Problem to work on
Give back an exact copy of the lines from the start of the material through the line bearing "# The origin". Include both ends and nothing else.

-=-=-=-=-

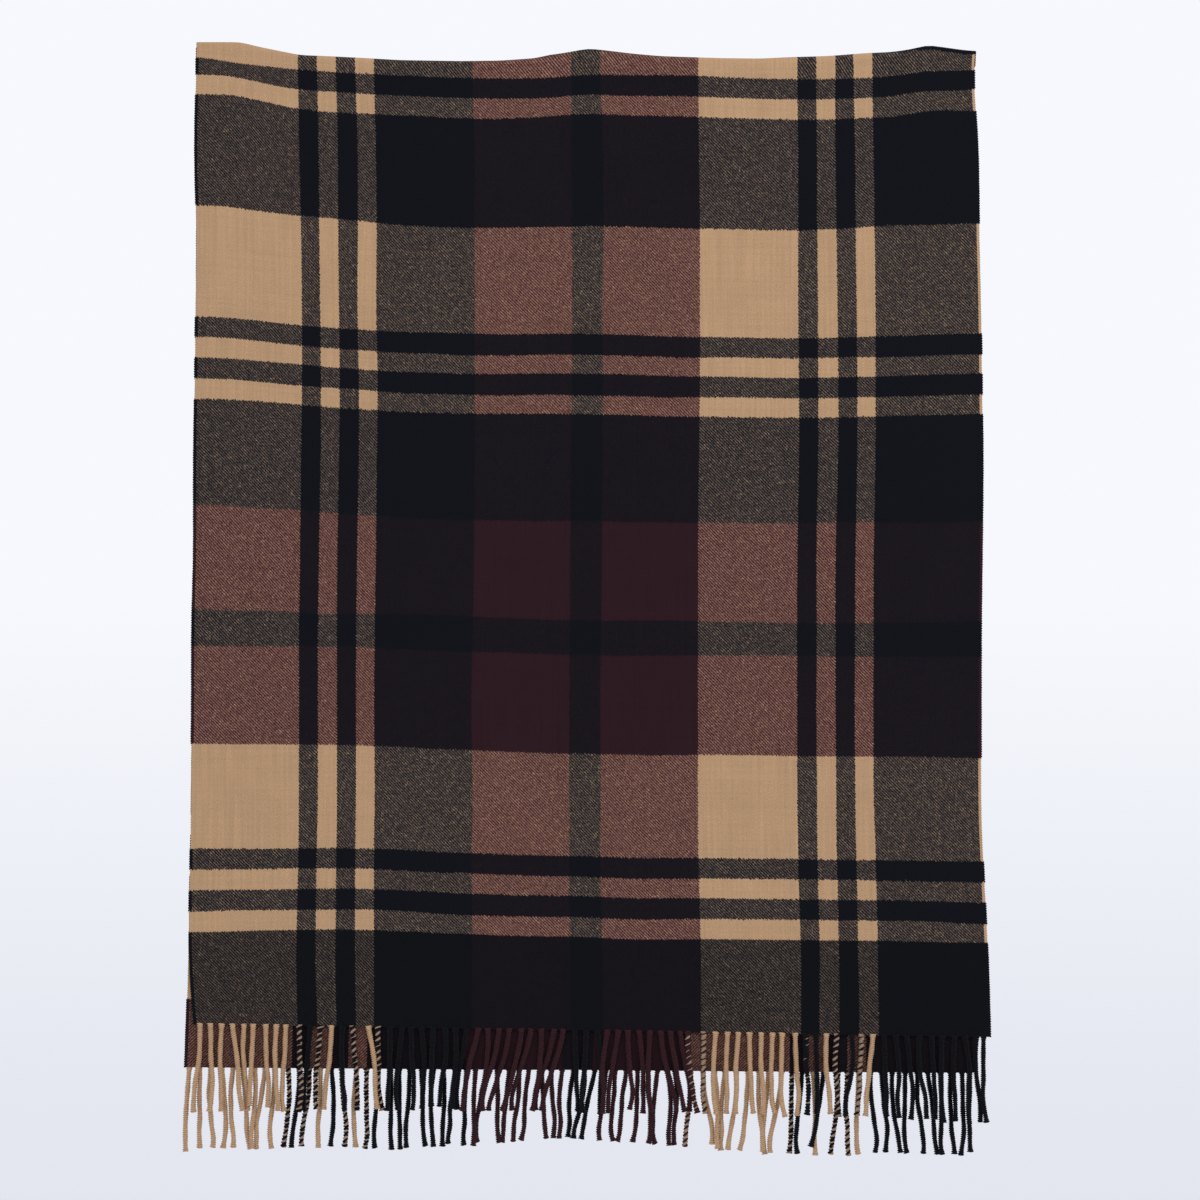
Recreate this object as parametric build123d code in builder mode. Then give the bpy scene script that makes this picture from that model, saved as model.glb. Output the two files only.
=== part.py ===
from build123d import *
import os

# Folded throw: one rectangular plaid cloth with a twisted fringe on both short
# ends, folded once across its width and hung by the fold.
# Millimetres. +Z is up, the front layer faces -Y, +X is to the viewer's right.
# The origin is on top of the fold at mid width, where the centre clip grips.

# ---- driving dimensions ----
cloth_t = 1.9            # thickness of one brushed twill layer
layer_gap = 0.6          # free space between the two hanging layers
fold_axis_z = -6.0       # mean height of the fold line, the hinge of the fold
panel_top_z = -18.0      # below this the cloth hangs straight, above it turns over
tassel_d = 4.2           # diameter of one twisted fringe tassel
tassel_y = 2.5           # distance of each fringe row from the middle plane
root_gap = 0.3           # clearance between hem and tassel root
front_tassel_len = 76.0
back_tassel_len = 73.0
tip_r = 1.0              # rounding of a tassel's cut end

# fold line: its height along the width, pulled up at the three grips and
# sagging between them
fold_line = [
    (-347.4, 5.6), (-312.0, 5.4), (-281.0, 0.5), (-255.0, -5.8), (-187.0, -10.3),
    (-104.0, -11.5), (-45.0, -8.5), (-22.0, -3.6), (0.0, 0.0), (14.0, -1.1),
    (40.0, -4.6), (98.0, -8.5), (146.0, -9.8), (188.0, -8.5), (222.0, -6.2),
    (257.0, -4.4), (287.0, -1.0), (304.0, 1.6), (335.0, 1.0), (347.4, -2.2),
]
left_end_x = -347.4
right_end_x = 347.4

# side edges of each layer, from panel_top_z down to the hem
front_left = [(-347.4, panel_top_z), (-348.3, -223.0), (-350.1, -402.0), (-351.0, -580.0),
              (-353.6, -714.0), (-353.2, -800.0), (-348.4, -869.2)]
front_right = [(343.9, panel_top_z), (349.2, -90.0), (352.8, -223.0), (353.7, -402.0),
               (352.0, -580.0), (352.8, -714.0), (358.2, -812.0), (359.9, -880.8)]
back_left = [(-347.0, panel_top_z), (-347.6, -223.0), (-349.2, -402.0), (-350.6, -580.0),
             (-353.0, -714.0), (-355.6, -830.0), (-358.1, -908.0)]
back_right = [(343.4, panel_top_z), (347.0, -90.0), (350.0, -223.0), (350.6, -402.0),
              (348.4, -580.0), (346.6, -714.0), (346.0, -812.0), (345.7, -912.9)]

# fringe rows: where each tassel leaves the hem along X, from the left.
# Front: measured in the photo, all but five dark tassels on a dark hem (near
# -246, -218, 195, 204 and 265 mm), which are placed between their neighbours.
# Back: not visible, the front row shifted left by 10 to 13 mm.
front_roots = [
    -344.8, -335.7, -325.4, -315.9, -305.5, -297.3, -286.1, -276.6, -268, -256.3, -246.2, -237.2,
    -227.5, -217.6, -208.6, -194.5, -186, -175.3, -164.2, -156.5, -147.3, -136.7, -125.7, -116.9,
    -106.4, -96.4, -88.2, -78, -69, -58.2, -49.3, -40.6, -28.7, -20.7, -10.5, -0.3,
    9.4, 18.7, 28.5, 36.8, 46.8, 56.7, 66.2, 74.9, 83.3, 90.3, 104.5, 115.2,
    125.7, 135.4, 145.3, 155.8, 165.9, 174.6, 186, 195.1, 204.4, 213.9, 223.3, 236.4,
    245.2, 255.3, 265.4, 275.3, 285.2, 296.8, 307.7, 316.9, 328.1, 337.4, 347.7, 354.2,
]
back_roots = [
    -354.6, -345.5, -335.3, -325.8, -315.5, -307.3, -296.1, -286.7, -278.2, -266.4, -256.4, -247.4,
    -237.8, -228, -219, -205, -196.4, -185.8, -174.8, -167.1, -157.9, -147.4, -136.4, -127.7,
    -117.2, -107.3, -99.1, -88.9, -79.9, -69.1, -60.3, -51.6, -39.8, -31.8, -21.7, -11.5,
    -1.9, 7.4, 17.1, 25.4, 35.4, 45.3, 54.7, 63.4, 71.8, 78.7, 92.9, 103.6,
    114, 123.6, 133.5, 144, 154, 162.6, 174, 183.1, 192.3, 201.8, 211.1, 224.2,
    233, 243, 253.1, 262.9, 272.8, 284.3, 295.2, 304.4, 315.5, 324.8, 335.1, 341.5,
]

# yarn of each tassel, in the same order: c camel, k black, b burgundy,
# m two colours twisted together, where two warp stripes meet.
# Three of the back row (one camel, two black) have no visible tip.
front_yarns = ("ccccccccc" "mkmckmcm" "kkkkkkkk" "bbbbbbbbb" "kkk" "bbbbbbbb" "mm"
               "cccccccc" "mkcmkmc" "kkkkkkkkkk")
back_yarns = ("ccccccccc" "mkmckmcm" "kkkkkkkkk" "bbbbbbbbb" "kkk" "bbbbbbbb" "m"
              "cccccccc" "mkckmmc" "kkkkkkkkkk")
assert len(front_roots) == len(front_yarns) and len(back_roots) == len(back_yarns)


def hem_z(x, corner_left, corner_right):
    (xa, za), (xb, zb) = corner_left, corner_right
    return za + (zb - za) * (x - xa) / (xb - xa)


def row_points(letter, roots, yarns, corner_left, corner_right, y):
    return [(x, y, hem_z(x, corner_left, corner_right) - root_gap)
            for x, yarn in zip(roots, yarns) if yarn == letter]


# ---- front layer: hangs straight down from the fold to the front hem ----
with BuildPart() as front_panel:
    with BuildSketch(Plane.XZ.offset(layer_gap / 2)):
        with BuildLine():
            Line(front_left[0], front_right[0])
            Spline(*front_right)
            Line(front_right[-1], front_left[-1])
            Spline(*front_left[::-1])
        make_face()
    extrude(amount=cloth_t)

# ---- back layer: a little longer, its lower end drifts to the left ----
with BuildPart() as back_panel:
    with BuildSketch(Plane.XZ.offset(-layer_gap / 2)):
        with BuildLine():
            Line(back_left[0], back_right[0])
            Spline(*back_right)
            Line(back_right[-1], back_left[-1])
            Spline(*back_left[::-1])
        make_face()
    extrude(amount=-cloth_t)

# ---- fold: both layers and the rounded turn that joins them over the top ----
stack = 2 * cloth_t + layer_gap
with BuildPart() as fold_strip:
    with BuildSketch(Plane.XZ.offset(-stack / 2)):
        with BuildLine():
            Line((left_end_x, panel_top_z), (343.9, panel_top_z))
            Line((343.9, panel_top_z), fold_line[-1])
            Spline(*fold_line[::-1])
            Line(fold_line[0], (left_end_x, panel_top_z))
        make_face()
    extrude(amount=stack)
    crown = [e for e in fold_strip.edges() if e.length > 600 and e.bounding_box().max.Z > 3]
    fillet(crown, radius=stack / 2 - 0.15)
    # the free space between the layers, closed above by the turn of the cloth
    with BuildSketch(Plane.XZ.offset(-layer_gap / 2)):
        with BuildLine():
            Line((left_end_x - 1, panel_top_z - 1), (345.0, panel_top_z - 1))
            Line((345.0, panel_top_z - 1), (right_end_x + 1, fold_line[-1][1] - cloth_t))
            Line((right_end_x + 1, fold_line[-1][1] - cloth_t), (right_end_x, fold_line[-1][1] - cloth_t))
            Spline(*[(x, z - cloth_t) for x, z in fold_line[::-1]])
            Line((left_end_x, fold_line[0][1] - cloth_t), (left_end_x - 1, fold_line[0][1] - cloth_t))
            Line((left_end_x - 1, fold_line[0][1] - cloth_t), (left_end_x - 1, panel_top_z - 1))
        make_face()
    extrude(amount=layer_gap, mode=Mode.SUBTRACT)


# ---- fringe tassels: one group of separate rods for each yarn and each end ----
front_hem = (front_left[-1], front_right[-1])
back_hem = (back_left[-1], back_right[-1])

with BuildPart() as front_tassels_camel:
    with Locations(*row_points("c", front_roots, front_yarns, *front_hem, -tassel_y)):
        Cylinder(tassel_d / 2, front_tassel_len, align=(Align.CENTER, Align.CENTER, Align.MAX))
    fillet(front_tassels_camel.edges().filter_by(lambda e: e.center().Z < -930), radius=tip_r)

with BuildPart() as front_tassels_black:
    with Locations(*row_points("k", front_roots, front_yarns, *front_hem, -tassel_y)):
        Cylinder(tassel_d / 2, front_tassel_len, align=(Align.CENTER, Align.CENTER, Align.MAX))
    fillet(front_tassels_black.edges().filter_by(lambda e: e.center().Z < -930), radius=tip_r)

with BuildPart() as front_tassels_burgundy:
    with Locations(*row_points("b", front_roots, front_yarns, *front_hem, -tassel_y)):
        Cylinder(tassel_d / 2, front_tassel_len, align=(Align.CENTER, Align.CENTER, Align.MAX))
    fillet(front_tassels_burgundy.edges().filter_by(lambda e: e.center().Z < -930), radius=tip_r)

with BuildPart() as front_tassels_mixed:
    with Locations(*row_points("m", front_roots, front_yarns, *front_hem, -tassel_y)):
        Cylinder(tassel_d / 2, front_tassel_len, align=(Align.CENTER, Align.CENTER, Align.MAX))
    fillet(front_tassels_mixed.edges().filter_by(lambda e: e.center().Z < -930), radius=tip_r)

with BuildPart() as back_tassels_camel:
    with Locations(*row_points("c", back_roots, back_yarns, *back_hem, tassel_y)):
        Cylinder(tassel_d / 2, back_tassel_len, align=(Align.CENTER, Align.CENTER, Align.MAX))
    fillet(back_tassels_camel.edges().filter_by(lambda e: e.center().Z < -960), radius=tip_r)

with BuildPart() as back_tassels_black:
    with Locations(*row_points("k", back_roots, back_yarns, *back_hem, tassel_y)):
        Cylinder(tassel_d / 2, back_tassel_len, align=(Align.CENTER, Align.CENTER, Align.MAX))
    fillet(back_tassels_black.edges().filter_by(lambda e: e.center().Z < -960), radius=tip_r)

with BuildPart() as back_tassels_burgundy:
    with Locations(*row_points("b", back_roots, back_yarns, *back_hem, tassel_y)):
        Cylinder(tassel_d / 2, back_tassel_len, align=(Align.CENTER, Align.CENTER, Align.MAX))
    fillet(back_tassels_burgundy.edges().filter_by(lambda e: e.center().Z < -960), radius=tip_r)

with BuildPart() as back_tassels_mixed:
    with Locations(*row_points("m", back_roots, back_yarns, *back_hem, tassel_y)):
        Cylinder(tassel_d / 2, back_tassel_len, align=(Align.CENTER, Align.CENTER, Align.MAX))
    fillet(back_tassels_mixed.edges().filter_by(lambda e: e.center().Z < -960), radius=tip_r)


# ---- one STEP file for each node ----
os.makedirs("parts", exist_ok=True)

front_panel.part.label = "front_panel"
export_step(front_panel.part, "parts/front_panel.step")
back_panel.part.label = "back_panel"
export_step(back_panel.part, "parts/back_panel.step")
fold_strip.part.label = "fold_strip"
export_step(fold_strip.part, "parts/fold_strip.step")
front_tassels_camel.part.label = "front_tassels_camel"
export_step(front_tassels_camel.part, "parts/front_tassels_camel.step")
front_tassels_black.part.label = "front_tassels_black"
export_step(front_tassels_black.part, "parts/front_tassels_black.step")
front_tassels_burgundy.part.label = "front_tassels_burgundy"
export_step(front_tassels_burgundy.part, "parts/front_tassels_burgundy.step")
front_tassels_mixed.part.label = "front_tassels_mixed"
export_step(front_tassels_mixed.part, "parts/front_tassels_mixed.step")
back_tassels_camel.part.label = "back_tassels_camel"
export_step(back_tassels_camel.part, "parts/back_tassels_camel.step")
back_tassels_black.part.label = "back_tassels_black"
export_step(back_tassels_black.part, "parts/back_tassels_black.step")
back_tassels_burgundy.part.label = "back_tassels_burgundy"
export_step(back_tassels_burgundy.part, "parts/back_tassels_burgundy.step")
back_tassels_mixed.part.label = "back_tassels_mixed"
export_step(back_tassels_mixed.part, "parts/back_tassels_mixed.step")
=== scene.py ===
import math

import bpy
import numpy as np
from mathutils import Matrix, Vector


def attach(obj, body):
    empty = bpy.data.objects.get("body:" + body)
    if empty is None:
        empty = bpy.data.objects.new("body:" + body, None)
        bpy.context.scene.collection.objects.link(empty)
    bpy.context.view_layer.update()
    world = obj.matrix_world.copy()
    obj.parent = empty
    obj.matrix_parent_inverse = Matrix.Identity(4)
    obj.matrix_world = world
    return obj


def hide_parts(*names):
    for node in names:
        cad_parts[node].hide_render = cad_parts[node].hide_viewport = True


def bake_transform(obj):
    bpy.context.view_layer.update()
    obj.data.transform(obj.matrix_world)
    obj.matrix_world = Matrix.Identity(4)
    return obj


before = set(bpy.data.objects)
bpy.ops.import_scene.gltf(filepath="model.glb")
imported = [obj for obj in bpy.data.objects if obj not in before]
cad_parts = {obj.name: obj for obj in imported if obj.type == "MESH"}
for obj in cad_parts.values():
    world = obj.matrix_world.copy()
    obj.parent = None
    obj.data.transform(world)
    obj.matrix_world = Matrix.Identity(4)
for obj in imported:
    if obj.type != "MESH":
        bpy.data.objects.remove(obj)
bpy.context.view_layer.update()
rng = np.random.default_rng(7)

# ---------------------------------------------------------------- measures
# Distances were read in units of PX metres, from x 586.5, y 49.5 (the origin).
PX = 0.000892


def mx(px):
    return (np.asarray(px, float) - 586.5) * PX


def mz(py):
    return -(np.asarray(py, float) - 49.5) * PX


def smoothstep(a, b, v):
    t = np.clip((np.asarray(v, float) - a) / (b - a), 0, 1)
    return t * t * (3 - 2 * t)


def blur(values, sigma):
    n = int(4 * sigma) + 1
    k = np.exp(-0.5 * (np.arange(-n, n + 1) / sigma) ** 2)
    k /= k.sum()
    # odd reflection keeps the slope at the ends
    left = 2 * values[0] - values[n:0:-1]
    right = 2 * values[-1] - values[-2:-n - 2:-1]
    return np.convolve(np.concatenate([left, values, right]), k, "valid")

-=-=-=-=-

Solution to this problem
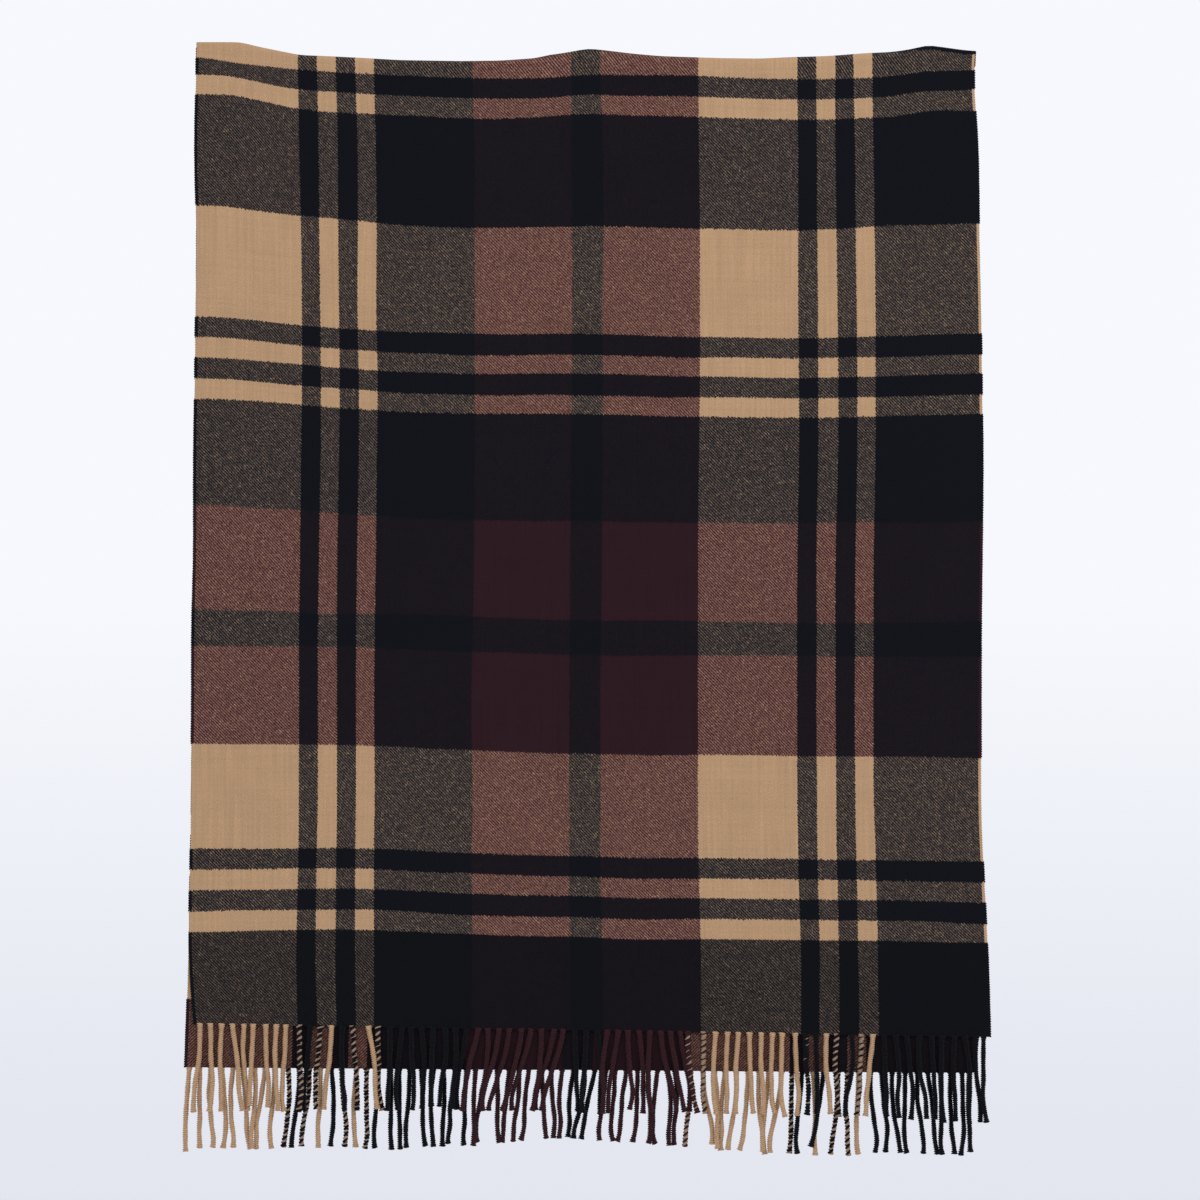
Recreate this object as parametric build123d code in builder mode. Then give the bpy scene script that makes this picture from that model, saved as model.glb. Output the two files only.
=== part.py ===
from build123d import *
import os

# Folded throw: one rectangular plaid cloth with a twisted fringe on both short
# ends, folded once across its width and hung by the fold.
# Millimetres. +Z is up, the front layer faces -Y, +X is to the viewer's right.
# The origin is on top of the fold at mid width, where the centre clip grips.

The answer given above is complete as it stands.